Nice Raise for District 65 Superintendent
Raises for me, not for thee. This is not going to end well during union negotiations.
FOIA Gras is a free newsletter run by Tom Hayden that explores various topics in local Evanston Governance, especially around School District 65 (Evanston/Skokie). I publish and share all my data and reports. Subscribing is free, so please subscribe or share!
District 65 finally published its annual Salary and Compensation reports for the 2022-23 school year on their website. They were late this year; it was due on October 1st, 2022, and by law, they must update their website before then. They eventually updated, though. The nice thing about the Salary and Compensation reports is that you don't have to file a FOIA for them - you can download them online or use my nicely organized spreadsheet. Using my spreadsheet, you'll find I have split everyone into one of four buckets: administrators, principals, teachers, and IMRF1 employees.
I am interested in the folks on the District 65 Org Chart, who make up the leadership team (they call it a "cabinet"). I want to know the year-over-year changes in compensation for the people on this team. I want to compare it to the prior year's org chart. Here it is:
Overall, total comp for folks on the team went up by $267,043, an increase of 16% year over year. The most considerable change was a 14% raise for Dr. Horton. They also removed an executive assistant and added a Assistant to the Cabinet / Chief of Staff. Oddly enough, the staff that work directly with instruction all got 3% cost-of-living increases, while HR, Comms, and Finance took nice raises. Perhaps these are contractual raises, I don’t know.
I don't feel great publishing people's compensation or job titles. However, I don't think anyone, especially the School Board, is paying attention. In the 9/19/22 Board Meeting, the Salary and Compensation report was included with the meeting agenda but not discussed. In that same meeting, however, they approved an updated statement on the relationship between the Board and Superintendent, where (I believe) the board continues to abdicate its role in favor of too high-level vision stuff. A board member should be asking, "Does a School District with 6,000 students need a Cabinet and a Chief of Staff? Do larger districts have such a structure? How can we optimize more funds going directly to instruction? What kinds of salary increases do we see in other districts? How will this impact our union negotiations coming up?"
I've seen directors on startups with ten employees asking harder questions than this board is asking!
Where does this leave us? The Teachers Union contract ends in the 2023-2024 school year, and the District is looking at some pretty dire financial projections before accounting for significant union contract changes. Inflation is around 7% or more. The teachers have complained for years about the lack of adequate support staff, yet Dr. Horton hires a Chief of Staff! Remember last year when they laid off the Reading Support specialists? It is unclear how they can reconcile the financial situation with the teacher's (fair) demands for at least a cost-of-living increase and support staff. How does Dr. Horton and his team sit across the table from the Union and negotiate when he's taking a 14% year-over-year raise, money is flying out the door for pet projects, and he's increasing the size of his support staff? If the Teachers strike, I can't say I would blame them. The optics here are just atrocious.

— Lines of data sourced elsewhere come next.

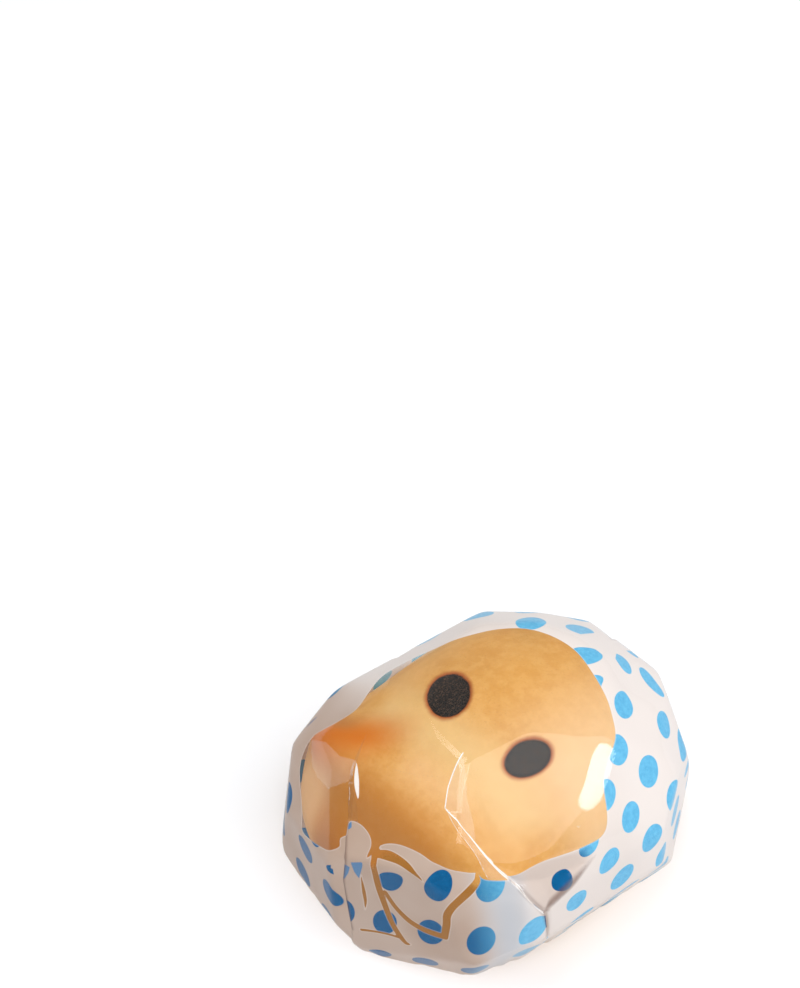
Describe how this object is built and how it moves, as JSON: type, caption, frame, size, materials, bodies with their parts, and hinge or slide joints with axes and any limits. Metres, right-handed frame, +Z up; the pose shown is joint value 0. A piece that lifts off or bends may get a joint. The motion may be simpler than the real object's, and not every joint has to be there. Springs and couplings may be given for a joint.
{
  "type": "wrapped filled bun",
  "caption": "Baked filled bun (manju) with a pinched muzzle and two burnt eye marks, wrapped in film that is clear over the face and printed round the sides, gathered under its base",
  "frame": {"origin": "under the middle of the wrapped bun, on the surface that it rests on", "axes": "+Z up out of the face, +Y from the chin to the brow, +X to the bun's own left cheek"},
  "size_m": [0.0488, 0.0561, 0.0307],
  "materials": {
    "baked_dough": "thin golden baked crust, slightly shiny",
    "printed_film": "glossy clear film, back-printed white with light blue dots"
  },
  "bodies": {
    "root": {"manju": "baked_dough", "wrapper": "printed_film"}
  },
  "joints": []
}
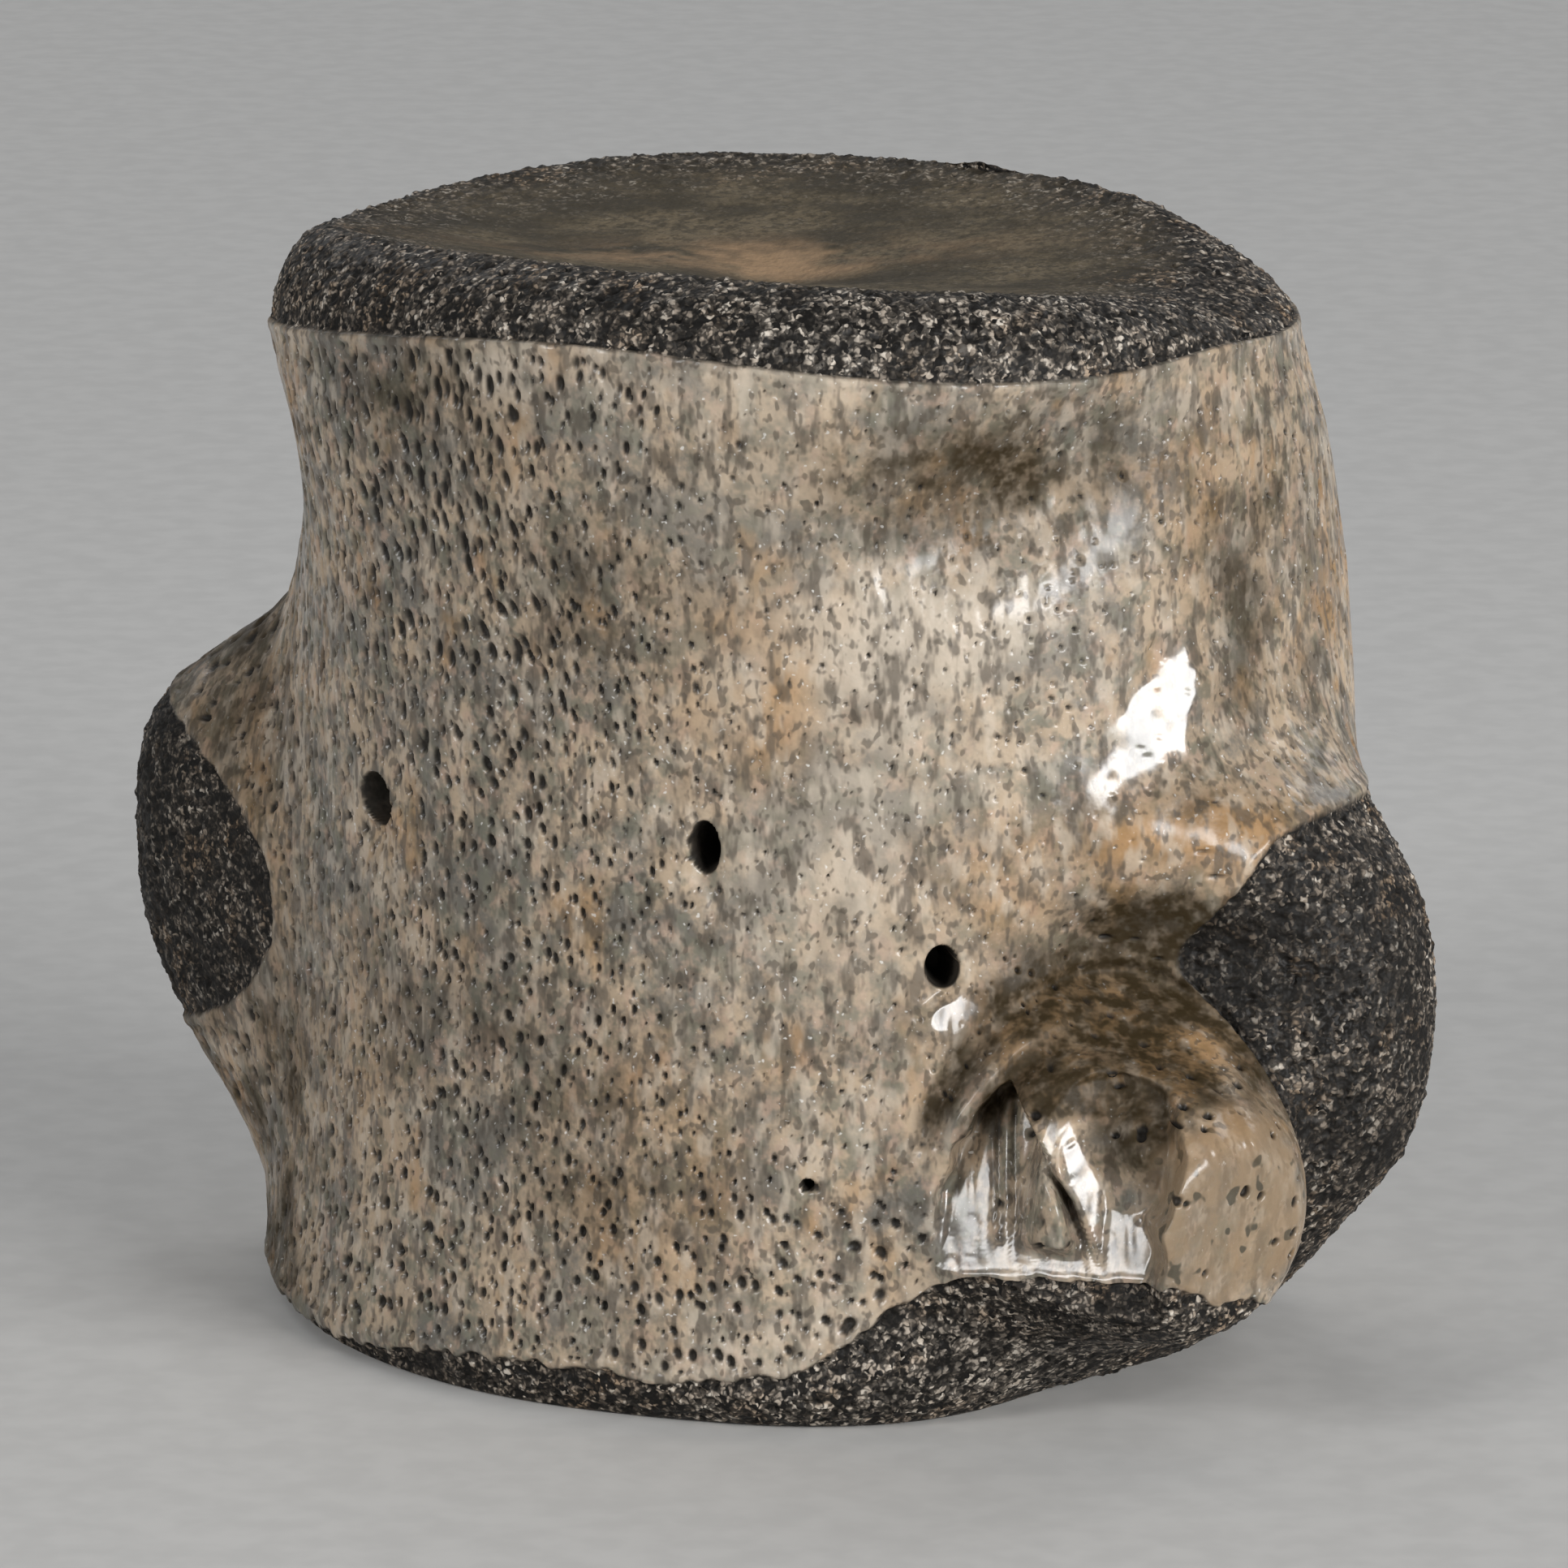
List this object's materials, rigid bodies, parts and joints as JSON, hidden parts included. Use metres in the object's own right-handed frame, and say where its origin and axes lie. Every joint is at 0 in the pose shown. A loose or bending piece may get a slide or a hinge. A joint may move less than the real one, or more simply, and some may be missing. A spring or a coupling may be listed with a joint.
{
  "type": "fossil reptile vertebra",
  "caption": "Waisted neck vertebra body of a fossil marine reptile, with domed rib seats, a side knob and vessel openings; stands on one end.",
  "frame": {"origin": "middle of the bone's bounding box, on the floor it stands on", "axes": "+Z along the backbone's axis, up; the camera's side is -Y; +X across the rib seats as the picture shows them"},
  "size_m": [0.0582, 0.0502, 0.0499],
  "materials": {
    "fossil_bone": "varnished fossil bone: tan to grey cortex with fine dark pits, dark brown grainy ends and rib seats"
  },
  "bodies": {
    "root": {"centrum": "fossil_bone"}
  },
  "joints": []
}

On a related note, I was happy to see Evanston residents overwhelmingly support ranked-choice voting last night. First, too bad that this doesn't apply to District 65 or 202 elections. Second, it is poignant that 18% of voters opposed RCV; I wonder if it is the same 16-18% pluralities that dominate our school board elections? The most extreme candidates can turn out their supporters just enough to squeak by in primaries and races with large fields and we all suffer.
As always, thanks for reading. Feel free to forward this email or share with anyone. I’m always looking for new subscribers. Comment or send me an email at thayden@gmail.com
Update: My calculations for “Total Compensation” or “Total Salary” consist of Base Salary + Pension Contributions.
Update 2: I cleaned up some language that I thought was too much of my own opinion instead of facts. I am an citizen journalist and still trying to figure out what types of evidence to present or not present and sometimes, I make mistakes and try to learn. It is never my intent to identify any specific non-public person.
My understanding of IMRF is that these employees are governed by the municipal workers union and thus, have a different set of reporting and pension obligations.
Whoa, whoa, whoa! As I recall from the pandemic lockdowns, the superintendent made it pretty clear that any criticism of him or his policies is white supremacist in origin. Raising his salary and creating patronage positions are the problem, your racism is!
Tom, Yes, people are moving in who can pay the freight... but the diversity is leaving... and methinks it's going to get worse as our community continues to hemorrhage money - especially on expensive and unnecessary projects.